_WRITTEN TASK_:
Each entry below should be reproduced character for character.

***** DATA *****

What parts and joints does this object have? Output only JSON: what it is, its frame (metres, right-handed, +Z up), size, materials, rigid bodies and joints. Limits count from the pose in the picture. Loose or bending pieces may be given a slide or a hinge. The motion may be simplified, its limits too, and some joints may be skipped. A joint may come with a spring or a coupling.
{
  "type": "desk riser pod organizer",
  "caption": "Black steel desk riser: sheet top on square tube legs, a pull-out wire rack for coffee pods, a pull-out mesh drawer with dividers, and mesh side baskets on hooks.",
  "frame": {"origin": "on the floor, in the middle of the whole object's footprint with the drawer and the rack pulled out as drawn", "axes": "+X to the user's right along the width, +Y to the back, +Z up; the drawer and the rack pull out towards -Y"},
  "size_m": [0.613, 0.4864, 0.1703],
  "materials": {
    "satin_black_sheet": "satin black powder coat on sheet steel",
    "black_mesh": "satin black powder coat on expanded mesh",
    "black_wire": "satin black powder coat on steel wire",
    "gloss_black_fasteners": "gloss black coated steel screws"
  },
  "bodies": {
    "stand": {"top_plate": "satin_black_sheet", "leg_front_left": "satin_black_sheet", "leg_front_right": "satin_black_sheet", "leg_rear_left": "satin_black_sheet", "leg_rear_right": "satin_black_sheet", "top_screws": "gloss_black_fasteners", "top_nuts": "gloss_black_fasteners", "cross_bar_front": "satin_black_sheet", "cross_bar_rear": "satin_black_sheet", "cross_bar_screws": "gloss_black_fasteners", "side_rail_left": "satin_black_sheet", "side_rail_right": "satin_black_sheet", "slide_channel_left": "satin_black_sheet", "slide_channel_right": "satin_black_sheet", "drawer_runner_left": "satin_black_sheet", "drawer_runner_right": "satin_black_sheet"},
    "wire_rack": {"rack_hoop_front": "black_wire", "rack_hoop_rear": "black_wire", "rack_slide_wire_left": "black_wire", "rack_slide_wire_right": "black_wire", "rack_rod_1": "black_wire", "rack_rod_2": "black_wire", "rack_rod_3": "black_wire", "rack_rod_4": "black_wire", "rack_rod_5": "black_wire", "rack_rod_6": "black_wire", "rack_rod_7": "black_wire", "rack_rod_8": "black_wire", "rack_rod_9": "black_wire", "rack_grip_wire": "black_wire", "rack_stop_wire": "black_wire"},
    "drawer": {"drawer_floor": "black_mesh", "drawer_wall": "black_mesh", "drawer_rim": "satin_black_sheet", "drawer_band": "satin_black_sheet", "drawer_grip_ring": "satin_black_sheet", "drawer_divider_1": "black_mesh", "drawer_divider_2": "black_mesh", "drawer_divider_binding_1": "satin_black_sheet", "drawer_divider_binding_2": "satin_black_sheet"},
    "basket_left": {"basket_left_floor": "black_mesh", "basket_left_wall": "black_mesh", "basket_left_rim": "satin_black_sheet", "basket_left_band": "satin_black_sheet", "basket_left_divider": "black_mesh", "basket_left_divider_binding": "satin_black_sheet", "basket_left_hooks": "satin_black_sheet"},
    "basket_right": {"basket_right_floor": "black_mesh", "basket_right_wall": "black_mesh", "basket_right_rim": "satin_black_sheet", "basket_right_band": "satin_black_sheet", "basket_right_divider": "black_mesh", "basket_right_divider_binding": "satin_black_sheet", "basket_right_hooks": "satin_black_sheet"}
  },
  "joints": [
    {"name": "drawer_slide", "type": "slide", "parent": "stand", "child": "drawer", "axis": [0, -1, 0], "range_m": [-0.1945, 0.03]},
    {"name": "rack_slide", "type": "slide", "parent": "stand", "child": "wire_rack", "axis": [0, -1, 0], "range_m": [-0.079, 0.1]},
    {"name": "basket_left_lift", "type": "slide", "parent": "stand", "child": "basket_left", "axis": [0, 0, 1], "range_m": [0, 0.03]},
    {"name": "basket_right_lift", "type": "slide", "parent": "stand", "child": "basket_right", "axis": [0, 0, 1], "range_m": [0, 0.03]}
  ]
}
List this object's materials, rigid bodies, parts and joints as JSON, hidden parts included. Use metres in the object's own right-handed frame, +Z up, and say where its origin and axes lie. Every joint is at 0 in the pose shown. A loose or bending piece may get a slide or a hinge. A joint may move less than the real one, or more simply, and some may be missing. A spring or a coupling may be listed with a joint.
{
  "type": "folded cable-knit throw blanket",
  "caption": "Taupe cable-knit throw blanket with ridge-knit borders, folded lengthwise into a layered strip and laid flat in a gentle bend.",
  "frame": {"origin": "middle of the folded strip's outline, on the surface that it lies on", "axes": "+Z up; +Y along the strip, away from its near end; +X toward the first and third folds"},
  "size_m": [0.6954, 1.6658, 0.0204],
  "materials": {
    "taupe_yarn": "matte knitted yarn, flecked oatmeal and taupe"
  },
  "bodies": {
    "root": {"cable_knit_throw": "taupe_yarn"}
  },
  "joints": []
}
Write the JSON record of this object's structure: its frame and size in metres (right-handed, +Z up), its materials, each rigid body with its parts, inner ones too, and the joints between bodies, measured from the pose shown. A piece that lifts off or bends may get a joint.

*****

_TASK SOLUTION_:
What parts and joints does this object have? Output only JSON: what it is, its frame (metres, right-handed, +Z up), size, materials, rigid bodies and joints. Limits count from the pose in the picture. Loose or bending pieces may be given a slide or a hinge. The motion may be simplified, its limits too, and some joints may be skipped. A joint may come with a spring or a coupling.
{
  "type": "desk riser pod organizer",
  "caption": "Black steel desk riser: sheet top on square tube legs, a pull-out wire rack for coffee pods, a pull-out mesh drawer with dividers, and mesh side baskets on hooks.",
  "frame": {"origin": "on the floor, in the middle of the whole object's footprint with the drawer and the rack pulled out as drawn", "axes": "+X to the user's right along the width, +Y to the back, +Z up; the drawer and the rack pull out towards -Y"},
  "size_m": [0.613, 0.4864, 0.1703],
  "materials": {
    "satin_black_sheet": "satin black powder coat on sheet steel",
    "black_mesh": "satin black powder coat on expanded mesh",
    "black_wire": "satin black powder coat on steel wire",
    "gloss_black_fasteners": "gloss black coated steel screws"
  },
  "bodies": {
    "stand": {"top_plate": "satin_black_sheet", "leg_front_left": "satin_black_sheet", "leg_front_right": "satin_black_sheet", "leg_rear_left": "satin_black_sheet", "leg_rear_right": "satin_black_sheet", "top_screws": "gloss_black_fasteners", "top_nuts": "gloss_black_fasteners", "cross_bar_front": "satin_black_sheet", "cross_bar_rear": "satin_black_sheet", "cross_bar_screws": "gloss_black_fasteners", "side_rail_left": "satin_black_sheet", "side_rail_right": "satin_black_sheet", "slide_channel_left": "satin_black_sheet", "slide_channel_right": "satin_black_sheet", "drawer_runner_left": "satin_black_sheet", "drawer_runner_right": "satin_black_sheet"},
    "wire_rack": {"rack_hoop_front": "black_wire", "rack_hoop_rear": "black_wire", "rack_slide_wire_left": "black_wire", "rack_slide_wire_right": "black_wire", "rack_rod_1": "black_wire", "rack_rod_2": "black_wire", "rack_rod_3": "black_wire", "rack_rod_4": "black_wire", "rack_rod_5": "black_wire", "rack_rod_6": "black_wire", "rack_rod_7": "black_wire", "rack_rod_8": "black_wire", "rack_rod_9": "black_wire", "rack_grip_wire": "black_wire", "rack_stop_wire": "black_wire"},
    "drawer": {"drawer_floor": "black_mesh", "drawer_wall": "black_mesh", "drawer_rim": "satin_black_sheet", "drawer_band": "satin_black_sheet", "drawer_grip_ring": "satin_black_sheet", "drawer_divider_1": "black_mesh", "drawer_divider_2": "black_mesh", "drawer_divider_binding_1": "satin_black_sheet", "drawer_divider_binding_2": "satin_black_sheet"},
    "basket_left": {"basket_left_floor": "black_mesh", "basket_left_wall": "black_mesh", "basket_left_rim": "satin_black_sheet", "basket_left_band": "satin_black_sheet", "basket_left_divider": "black_mesh", "basket_left_divider_binding": "satin_black_sheet", "basket_left_hooks": "satin_black_sheet"},
    "basket_right": {"basket_right_floor": "black_mesh", "basket_right_wall": "black_mesh", "basket_right_rim": "satin_black_sheet", "basket_right_band": "satin_black_sheet", "basket_right_divider": "black_mesh", "basket_right_divider_binding": "satin_black_sheet", "basket_right_hooks": "satin_black_sheet"}
  },
  "joints": [
    {"name": "drawer_slide", "type": "slide", "parent": "stand", "child": "drawer", "axis": [0, -1, 0], "range_m": [-0.1945, 0.03]},
    {"name": "rack_slide", "type": "slide", "parent": "stand", "child": "wire_rack", "axis": [0, -1, 0], "range_m": [-0.079, 0.1]},
    {"name": "basket_left_lift", "type": "slide", "parent": "stand", "child": "basket_left", "axis": [0, 0, 1], "range_m": [0, 0.03]},
    {"name": "basket_right_lift", "type": "slide", "parent": "stand", "child": "basket_right", "axis": [0, 0, 1], "range_m": [0, 0.03]}
  ]
}
List this object's materials, rigid bodies, parts and joints as JSON, hidden parts included. Use metres in the object's own right-handed frame, +Z up, and say where its origin and axes lie. Every joint is at 0 in the pose shown. A loose or bending piece may get a slide or a hinge. A joint may move less than the real one, or more simply, and some may be missing. A spring or a coupling may be listed with a joint.
{
  "type": "folded cable-knit throw blanket",
  "caption": "Taupe cable-knit throw blanket with ridge-knit borders, folded lengthwise into a layered strip and laid flat in a gentle bend.",
  "frame": {"origin": "middle of the folded strip's outline, on the surface that it lies on", "axes": "+Z up; +Y along the strip, away from its near end; +X toward the first and third folds"},
  "size_m": [0.6954, 1.6658, 0.0204],
  "materials": {
    "taupe_yarn": "matte knitted yarn, flecked oatmeal and taupe"
  },
  "bodies": {
    "root": {"cable_knit_throw": "taupe_yarn"}
  },
  "joints": []
}
Write the JSON record of this object's structure: its frame and size in metres (right-handed, +Z up), its materials, each rigid body with its parts, inner ones too, and the joints between bodies, measured from the pose shown. A piece that lifts off or bends may get a joint.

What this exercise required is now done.